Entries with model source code
[BEGIN]
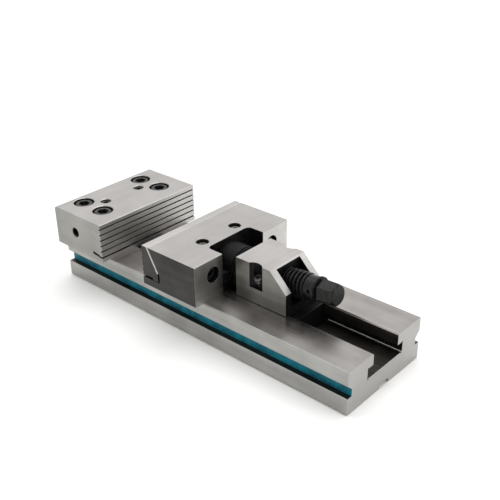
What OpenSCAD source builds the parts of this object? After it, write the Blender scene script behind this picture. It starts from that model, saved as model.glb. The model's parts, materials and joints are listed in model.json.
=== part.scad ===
// Modular machine vise: grooved base with a T-slot, a bolted fixed jaw, a movable jaw with an
// inclined front plate, and a screw carriage that is clamped anywhere along the slot.
// X runs along the base from the fixed jaw to the open end, Z is up, and the underside is Z = 0.
// The origin is the middle of the base's underside. Places along X are worked out from the
// base's fixed-jaw end, and from_end() moves them into the frame.

/* [Base] */
// Length of the base
base_l = 422; // [400:1:520]
// Width of the base
base_w = 126.5; // [116:0.5:134]
// Height of the base, underside to top of the lands
base_h = 50.5; // [46:0.5:60]
// Width of the slot's mouth
slot_w = 43; // [40:0.5:46]
// Width of the slot's undercut
tee_w = 61; // [56:0.5:64]
// Thickness of the lips over the undercut
lip_t = 13.5; // [11:0.5:16]
// Height of the undercut
tee_h = 12; // [10:0.5:14]
// Depth of the side clamping grooves
groove_d = 7; // [4:0.5:9]
// Height of the side grooves' lower lip above the underside
groove_z = 19.8; // [16:0.1:22]
// Height of the side grooves at their mouth
groove_mouth = 14.7; // [12:0.1:16]
// Height of the side grooves at their inner wall
groove_inner = 8.5; // [6:0.1:10]
// Width of the key slot in the underside
keyway_w = 16; // [12:1:18]
// Depth of the key slot
keyway_d = 4.8; // [3:0.1:6]
// Chamfer on the long edges of the base
base_chamfer = 0.9; // [0.5:0.1:1.5]
// Chamfer on the slot's mouth
slot_chamfer = 1.6; // [0.5:0.1:2]

/* [Jaws] */
// Width of both jaws
jaw_w = 150; // [140:1:180]
// Height of both jaws above the base
jaw_h = 47.5; // [46:0.5:56]
// Length of the fixed jaw along the base
fixed_l = 83; // [76:0.5:100]
// Opening between the jaws
opening = 70.5; // [66:0.5:75]
// Length of the movable jaw, with its front plate
moving_l = 81; // [80:0.5:86]
// Height of the lowest gripping groove above the base
grip_z = 13.9; // [12:0.1:15]
// Pitch of the gripping grooves
grip_pitch = 7; // [6:0.1:7.2]
// Number of gripping grooves
grip_n = 5; // [3:1:5]
// Height of one gripping groove
grip_t = 1.5; // [1:0.1:2]
// Depth of the gripping grooves
grip_d = 1.6; // [1:0.1:3]
// Height of the step-bar slot at the foot of each gripping face
bar_t = 2; // [1.4:0.1:2.4]
// Distance of the jaw screws from the fixed jaw's back face
bolt_x = 18; // [15:0.5:19]
// Spacing of the jaw screws along the base
bolt_dx = 35; // [30:0.5:36]
// Spacing of the jaw screws across the base
bolt_dy = 90; // [84:0.5:92]
// Spacing of the two lifting threads and their cover screws
lift_dy = 52; // [48:0.5:54]
// Thickness of the front plate at its top
plate_top = 10; // [8:0.5:12]
// Lean of the front plate's seat from upright
seat_angle = 29; // [25:1:31]
// Height of the front plate's foot above the base
plate_foot = 9; // [8:0.5:10]
// Height of the relief at the foot of the plate's seat
relief_h = 11.5; // [8:0.5:12]
// Width of the bay in the back of the movable jaw
bay_w = 66; // [64:0.5:70]
// Depth of that bay
bay_d = 22; // [21:0.5:24]
// Corner radius of that bay
bay_r = 6; // [4:0.5:8]
// Spacing of the plate screws
plate_dy = 95; // [92:0.5:105]
// Height of the plate screws above the base
plate_z = 28.5; // [26:0.5:32]
// Spacing of the saddle screws on top of the movable jaw
saddle_dy = 51.6; // [50:0.2:54]

/* [Carriage] */
// Gap between the movable jaw and the carriage
carriage_gap = 14.5; // [14:0.5:18]
// Length of the carriage housing
housing_l = 68.5; // [68:0.5:76]
// Width of the carriage housing
housing_w = 55.5; // [55:0.5:58]
// Height of the carriage housing
housing_h = 47; // [46.5:0.5:52]
// Length of the housing's 45 degree face along the base
slope_l = 21.5; // [18:0.5:22]
// Width of the spindle window in the housing
window_w = 38; // [35:0.5:40]
// Height of the spindle window's floor above the base
window_z = 8.5; // [5:0.5:9]
// Radius of the side notches
notch_r = 11; // [10:0.5:13]
// Depth of the side notches
notch_d = 4.6; // [4:0.1:5]
// Height of the side notches' floor above the base
notch_z = 18.3; // [17:0.1:20]
// Distance of the clamp screws from the housing's jaw face
clamp_x = 28; // [26:0.5:30]
// Lean of the clamp screws from upright
clamp_tilt = 18; // [16:0.5:20]
// Length of the slide nut that shows past the housing
nut_tail = 12; // [4:0.5:14]

/* [Spindle] */
// Outside diameter of the spindle's thread
thread_d = 30; // [26:0.5:30]
// Upward lean of the spindle towards its head
tilt = 6; // [5:0.5:6.5]
// Height of the spindle's axis above the base, at the housing's end face
axis_h = 26.4; // [26:0.1:28]
// Size of the hex head across its flats
hex_af = 22; // [19:1:24]
// Length of the hex head
hex_l = 20; // [16:1:30]
// Turn of the hex head's corners from level
hex_turn = 20; // [0:5:55]
// Length of thread that stands out of the housing, along the axis
thread_out = 10; // [9:0.5:16]
// Length of the stop collar
collar_l = 14; // [8:1:16]
// Diameter of the stop collar
collar_d = 27.2; // [26:0.2:28]
// Diameter of the nose flange that pulls the jaw back
flange_d = 26; // [24:0.5:27]
// Diameter of the neck behind the nose flange
neck_d = 18; // [14:0.5:20]
// Radius of the thrust block's round top
barrel_r = 24; // [22:0.5:25]
// Length of the thrust block that stands out behind the movable jaw
barrel_out = 9; // [4:0.5:9]

/* [Fits] */
// Gap between sliding faces
slide_gap = 0.1; // [0.05:0.05:0.3]
// Radial clearance of turning shafts and of screws in their threads
run_gap = 0.05; // [0.02:0.01:0.08]
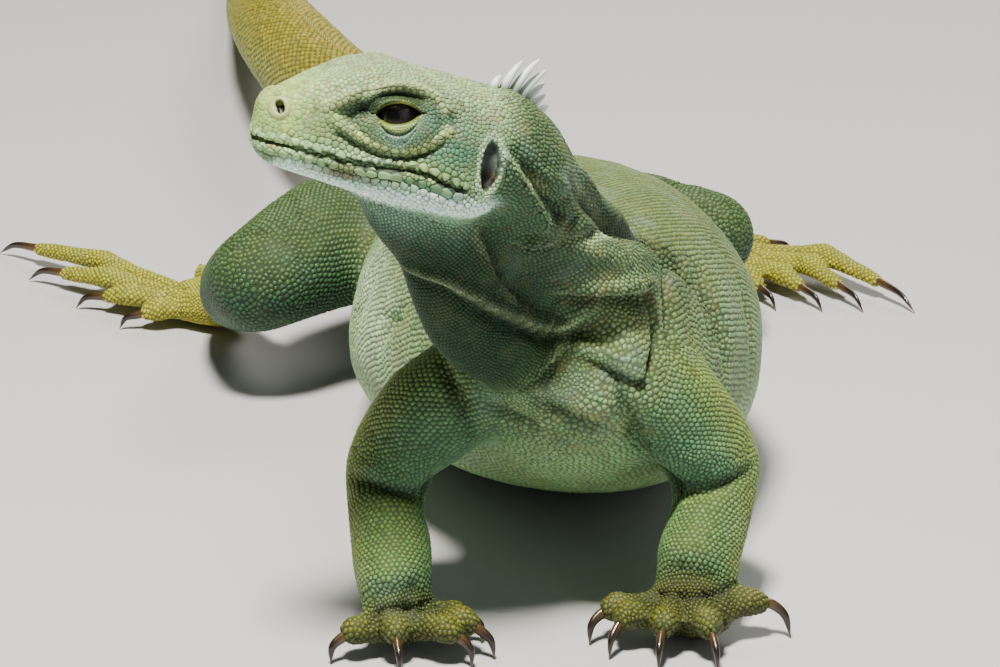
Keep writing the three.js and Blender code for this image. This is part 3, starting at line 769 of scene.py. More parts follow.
[END]
> [Work required] Each record should come back exactly as written.

> [Worked solution]
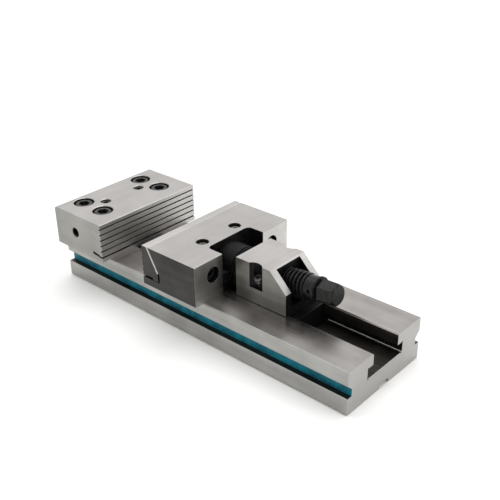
What OpenSCAD source builds the parts of this object? After it, write the Blender scene script behind this picture. It starts from that model, saved as model.glb. The model's parts, materials and joints are listed in model.json.
=== part.scad ===
// Modular machine vise: grooved base with a T-slot, a bolted fixed jaw, a movable jaw with an
// inclined front plate, and a screw carriage that is clamped anywhere along the slot.
// X runs along the base from the fixed jaw to the open end, Z is up, and the underside is Z = 0.
// The origin is the middle of the base's underside. Places along X are worked out from the
// base's fixed-jaw end, and from_end() moves them into the frame.

/* [Base] */
// Length of the base
base_l = 422; // [400:1:520]
// Width of the base
base_w = 126.5; // [116:0.5:134]
// Height of the base, underside to top of the lands
base_h = 50.5; // [46:0.5:60]
// Width of the slot's mouth
slot_w = 43; // [40:0.5:46]
// Width of the slot's undercut
tee_w = 61; // [56:0.5:64]
// Thickness of the lips over the undercut
lip_t = 13.5; // [11:0.5:16]
// Height of the undercut
tee_h = 12; // [10:0.5:14]
// Depth of the side clamping grooves
groove_d = 7; // [4:0.5:9]
// Height of the side grooves' lower lip above the underside
groove_z = 19.8; // [16:0.1:22]
// Height of the side grooves at their mouth
groove_mouth = 14.7; // [12:0.1:16]
// Height of the side grooves at their inner wall
groove_inner = 8.5; // [6:0.1:10]
// Width of the key slot in the underside
keyway_w = 16; // [12:1:18]
// Depth of the key slot
keyway_d = 4.8; // [3:0.1:6]
// Chamfer on the long edges of the base
base_chamfer = 0.9; // [0.5:0.1:1.5]
// Chamfer on the slot's mouth
slot_chamfer = 1.6; // [0.5:0.1:2]

/* [Jaws] */
// Width of both jaws
jaw_w = 150; // [140:1:180]
// Height of both jaws above the base
jaw_h = 47.5; // [46:0.5:56]
// Length of the fixed jaw along the base
fixed_l = 83; // [76:0.5:100]
// Opening between the jaws
opening = 70.5; // [66:0.5:75]
// Length of the movable jaw, with its front plate
moving_l = 81; // [80:0.5:86]
// Height of the lowest gripping groove above the base
grip_z = 13.9; // [12:0.1:15]
// Pitch of the gripping grooves
grip_pitch = 7; // [6:0.1:7.2]
// Number of gripping grooves
grip_n = 5; // [3:1:5]
// Height of one gripping groove
grip_t = 1.5; // [1:0.1:2]
// Depth of the gripping grooves
grip_d = 1.6; // [1:0.1:3]
// Height of the step-bar slot at the foot of each gripping face
bar_t = 2; // [1.4:0.1:2.4]
// Distance of the jaw screws from the fixed jaw's back face
bolt_x = 18; // [15:0.5:19]
// Spacing of the jaw screws along the base
bolt_dx = 35; // [30:0.5:36]
// Spacing of the jaw screws across the base
bolt_dy = 90; // [84:0.5:92]
// Spacing of the two lifting threads and their cover screws
lift_dy = 52; // [48:0.5:54]
// Thickness of the front plate at its top
plate_top = 10; // [8:0.5:12]
// Lean of the front plate's seat from upright
seat_angle = 29; // [25:1:31]
// Height of the front plate's foot above the base
plate_foot = 9; // [8:0.5:10]
// Height of the relief at the foot of the plate's seat
relief_h = 11.5; // [8:0.5:12]
// Width of the bay in the back of the movable jaw
bay_w = 66; // [64:0.5:70]
// Depth of that bay
bay_d = 22; // [21:0.5:24]
// Corner radius of that bay
bay_r = 6; // [4:0.5:8]
// Spacing of the plate screws
plate_dy = 95; // [92:0.5:105]
// Height of the plate screws above the base
plate_z = 28.5; // [26:0.5:32]
// Spacing of the saddle screws on top of the movable jaw
saddle_dy = 51.6; // [50:0.2:54]

/* [Carriage] */
// Gap between the movable jaw and the carriage
carriage_gap = 14.5; // [14:0.5:18]
// Length of the carriage housing
housing_l = 68.5; // [68:0.5:76]
// Width of the carriage housing
housing_w = 55.5; // [55:0.5:58]
// Height of the carriage housing
housing_h = 47; // [46.5:0.5:52]
// Length of the housing's 45 degree face along the base
slope_l = 21.5; // [18:0.5:22]
// Width of the spindle window in the housing
window_w = 38; // [35:0.5:40]
// Height of the spindle window's floor above the base
window_z = 8.5; // [5:0.5:9]
// Radius of the side notches
notch_r = 11; // [10:0.5:13]
// Depth of the side notches
notch_d = 4.6; // [4:0.1:5]
// Height of the side notches' floor above the base
notch_z = 18.3; // [17:0.1:20]
// Distance of the clamp screws from the housing's jaw face
clamp_x = 28; // [26:0.5:30]
// Lean of the clamp screws from upright
clamp_tilt = 18; // [16:0.5:20]
// Length of the slide nut that shows past the housing
nut_tail = 12; // [4:0.5:14]

/* [Spindle] */
// Outside diameter of the spindle's thread
thread_d = 30; // [26:0.5:30]
// Upward lean of the spindle towards its head
tilt = 6; // [5:0.5:6.5]
// Height of the spindle's axis above the base, at the housing's end face
axis_h = 26.4; // [26:0.1:28]
// Size of the hex head across its flats
hex_af = 22; // [19:1:24]
// Length of the hex head
hex_l = 20; // [16:1:30]
// Turn of the hex head's corners from level
hex_turn = 20; // [0:5:55]
// Length of thread that stands out of the housing, along the axis
thread_out = 10; // [9:0.5:16]
// Length of the stop collar
collar_l = 14; // [8:1:16]
// Diameter of the stop collar
collar_d = 27.2; // [26:0.2:28]
// Diameter of the nose flange that pulls the jaw back
flange_d = 26; // [24:0.5:27]
// Diameter of the neck behind the nose flange
neck_d = 18; // [14:0.5:20]
// Radius of the thrust block's round top
barrel_r = 24; // [22:0.5:25]
// Length of the thrust block that stands out behind the movable jaw
barrel_out = 9; // [4:0.5:9]

/* [Fits] */
// Gap between sliding faces
slide_gap = 0.1; // [0.05:0.05:0.3]
// Radial clearance of turning shafts and of screws in their threads
run_gap = 0.05; // [0.02:0.01:0.08]
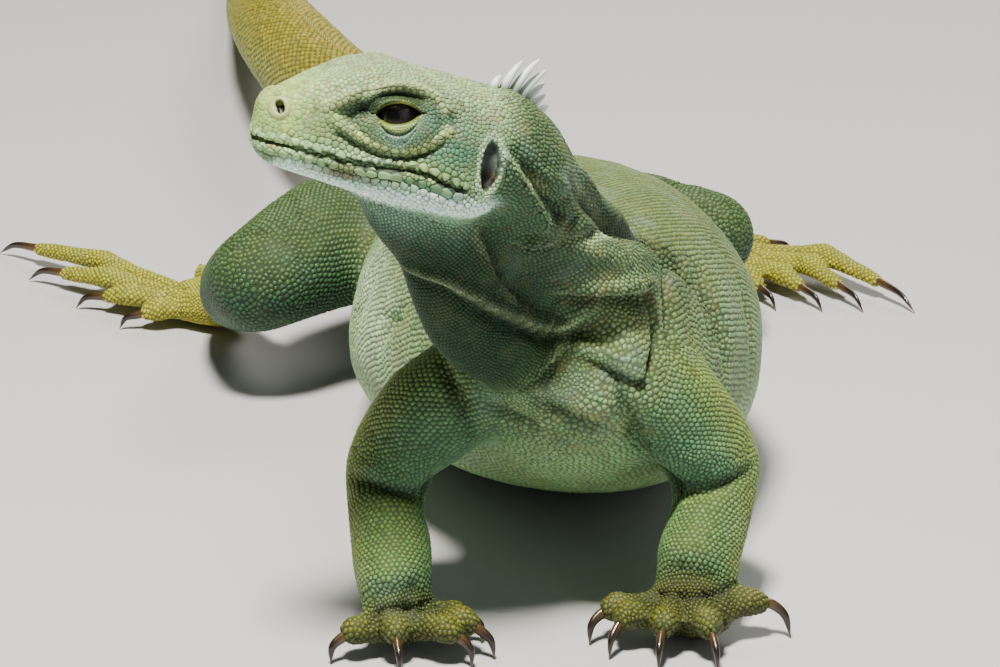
Keep writing the three.js and Blender code for this image. This is part 3, starting at line 769 of scene.py. More parts follow.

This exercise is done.